According to statistics compiled by insurance companies at the time, around 3 percent of post-World War II Americans were considered obese, and "[were] drastically prone to diabetes, gallstones, hernia, kidney and bladder impairments and complications during surgery and pregnancy." Considering how that percentage has increased to 35.7 percent of the adult U.S. population, the magazine was correct in recognizing a health trend.
That said, pretty much everything else in the article is flat-out wrong, starting with its reasoning for why overweight and obese people gain weight in the first place.
Gluttony! Greed! It's surprising the author didn't toss in a few more seven deadly sins for good measure to make sure that the people in question are sufficiently demeaned. That said, the size of one's belly has long been (wrongly) framed in moralistic terms, but even by today's body snarking standards, LIFE's outright demonizing is alarming:
Then my initial shock/revulsion faded to sadness once I got to the magazine's story and accompanying photo spread of Dorothy Bradley, a young woman who struggled with weight loss and its socially ostracizing effects. Photos show Dorothy at the beach in a swimsuit, working out in a sweatsuit, in a store trying on a figure-hugging dress, and staring sadly at a slimmer woman's milkshake. Again, the magazine implies there's something fundamentally wrong with Dorothy, who "weighed 205 pounds and fit snugly into a matronly size 44 graduation dress" when she matriculated from high school. Perhaps, LIFE opined, she suffered from an "unconscious emotional turmoil."

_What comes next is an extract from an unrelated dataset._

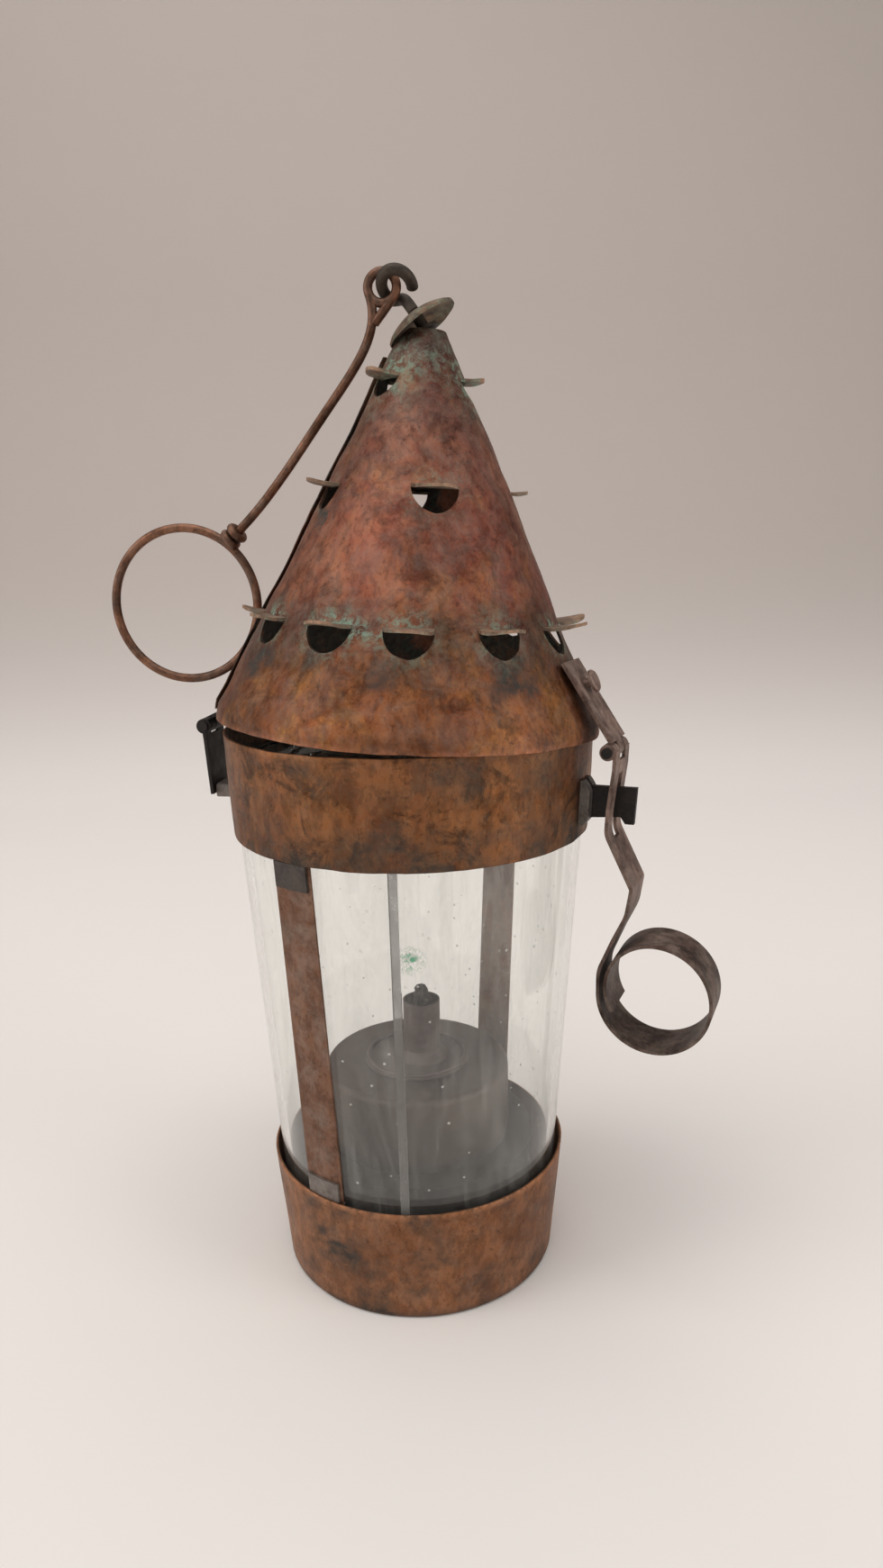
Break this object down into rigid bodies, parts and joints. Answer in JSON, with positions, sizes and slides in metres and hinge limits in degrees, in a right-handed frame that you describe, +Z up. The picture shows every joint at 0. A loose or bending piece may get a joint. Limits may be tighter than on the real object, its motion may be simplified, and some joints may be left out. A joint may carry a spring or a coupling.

Small wonder if Dorothy did in fact endure conscious emotional turmoil since she was made so keenly aware of her size. In one of the photo captions, for instance, she tells LIFE that "No boy I'd have would marry me at this size." And after yo-yoing between losing and then gaining back and then losing again 60 pounds, LIFE declares her "an attractive Dorothy."
Why did I react so glumly to seeing this story we've seen rehashed so many times that it's spawned an entire television franchise? The very fact that the profile of a woman (or whomever else) struggling with weight as well as the attendant self-scrutiny, shame and assumptions about her mental fitness isn't a vintage bygone alongside the snake oil dieting pills featured in the piece as well, but a snapshot of a past version of a present problem is disheartening. Although fat shaming can be gender-blind, women and girls tend to be more cognizant of this type of body scrutiny, and this article is an example of just how deeply engrained that connection between weight and female worth is. As if to drive home the reality of fat shaming, the current LIFE editor Ben Cosgrove writing about the photo spread for the magazine's website lauds the article's prescience and correct use of "plague," as he asks "how much more will all of us pay for insurance every year because of this epidemic?"
"The LIFE article, meanwhile, focused at least in part on one woman, Dorothy Bradley, whose struggles with overeating and body-image issues were familiar (and remain familiar) to countless American men and women," Cosgrove continues.
As familiar, I'd bet, as old school fat shaming.